Even the most altruistic applicant wants to know how community service looks to colleges: would admissions officers prefer a summer of health care work in Africa, or three years of Sundays spent at the local senior citizen center? Would creating a charitable Web site impress more than campaigning for a local politician?

According to a new study, volunteering doesn’t necessarily add do-gooder gloss to an applicant’s file.

Do Something, a nonprofit organization that promotes youth volunteerism, surveyed 33 colleges and universities among U.S. News & World Report’s top 50. The admissions teams distinguished among the type and duration of service seen on college applications. Seventy percent of them, it turns out, were more impressed by long-term local grunt work than a summer of volunteer work abroad.

“I was a financial aid student, so when I read some of these folders, I think to myself, ‘My parents couldn’t have done that for me,’ ” Lee Coffin, dean of undergraduate admissions at Tufts, explains in an interview. “Just because you have the means to do something exotic doesn’t mean we can’t read through that if the experience isn’t reflected elsewhere in the student’s interests and experiences.”

For example, a prospective prelaw student who works for a political campaign — and writes about how the experience differed from what he had learned in Advanced Placement Comparative Government — demonstrates consistent involvement. But a student who clocks in sporadically at a nonprofit organization or takes a service trip abroad, and doesn’t back it up on the application with context, isn’t adding much to a résumé. An admissions officer may even go “hmph.”

Mr. Coffin says students often write about their worldly service, and “there’s a degree of homogeneity to the way people experience those trips.” He cites the file of one applicant last year who wrote movingly of caring for a blind woman. “She gave a vivid description of the woman’s look of joy when she fed her ice cream,” Mr. Coffin recalls. “She didn’t have to jet off in an airplane for that.”

That’s not to say eco-work in Costa Rica will count against you. “Those trips can be a terrific experience for those who have the option,” says Rose Martinelli, assistant vice president for enrollment management at the University of Chicago.

Bob Patterson, director of admission at Stanford, notes that not all students need to have done volunteer work. “Some applicants work 30 hours a week to support their families and don’t have the time to volunteer,” he says. “Others may just not be passionate about volunteering.”

But he warns about padding a résumé with what he calls “stealth activities.” Can he tell if a student is insincere about his volunteer involvement? Mr. Patterson responds without hesitation: “Absolutely.

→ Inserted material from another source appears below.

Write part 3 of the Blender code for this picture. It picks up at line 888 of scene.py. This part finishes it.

And now that volunteerism is required by many high schools and even states, perhaps the term itself should be reconsidered. In the Do Something survey, 75 percent of colleges professed not to be put off because a school requires service, but they frowned on students who described it as “mandatory” or “required.”

The three most appealing words were “commitment,” “leadership” and “passion.” Also lending credibility: “engaged,” “meaningful” and “transform.”

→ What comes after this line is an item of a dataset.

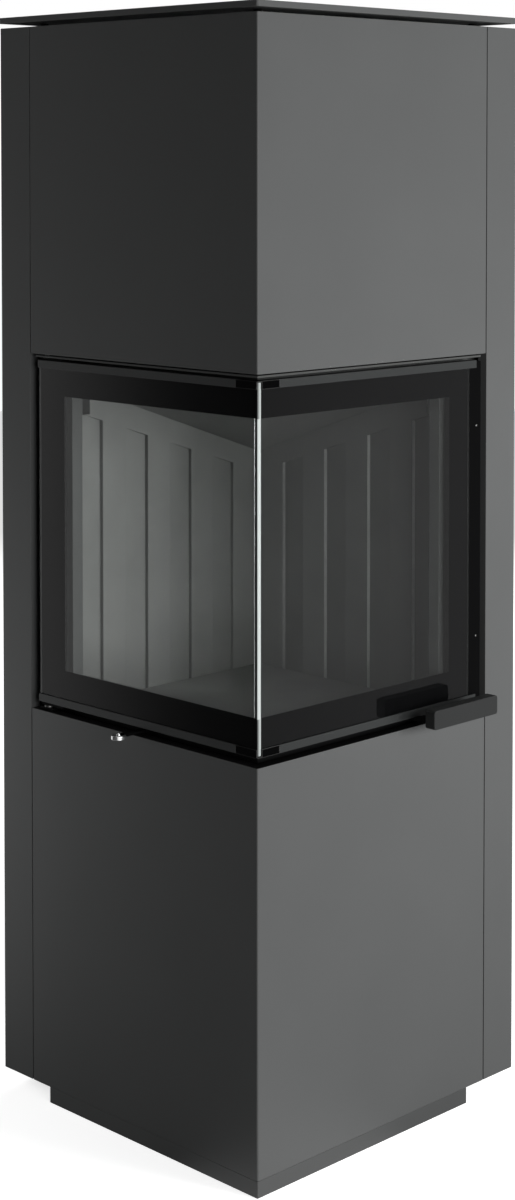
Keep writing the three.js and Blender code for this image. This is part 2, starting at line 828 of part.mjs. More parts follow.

“Community service shouldn’t be about ticking off a box,” says Nancy Hargrave Meislahn, dean of admission and financial aid at Wesleyan University, whose team discussed how to deal with “de rigueur” volunteerism at a recent staff retreat. Of course, she says, community service benefits communities and promotes social change; the question for admissions offices is, what is the impact on students?

“What we’re looking at is, what is the student doing with his or her time?” Ms. Hargrave Meislahn says. “And part of that, we’d hope, is that they show some form of engagement toward the community at large. How has the student demonstrated a change in world view as a result of that work? What kind of impact has it had on the student and is there evidence of that in the file?” (Like in a good essay!)

Admissions officers at Duke like to think of a prospective student in terms of both academic and personal qualities. “Once we’re comfortable with a student’s academic credentials,” says Christoph Guttentag, dean of undergraduate admissions, “we want someone who will be a constructive, rather than a disruptive, member of our community: socially, culturally and interpersonally.” In short, a good person. The kind you — or any university — would want to have around.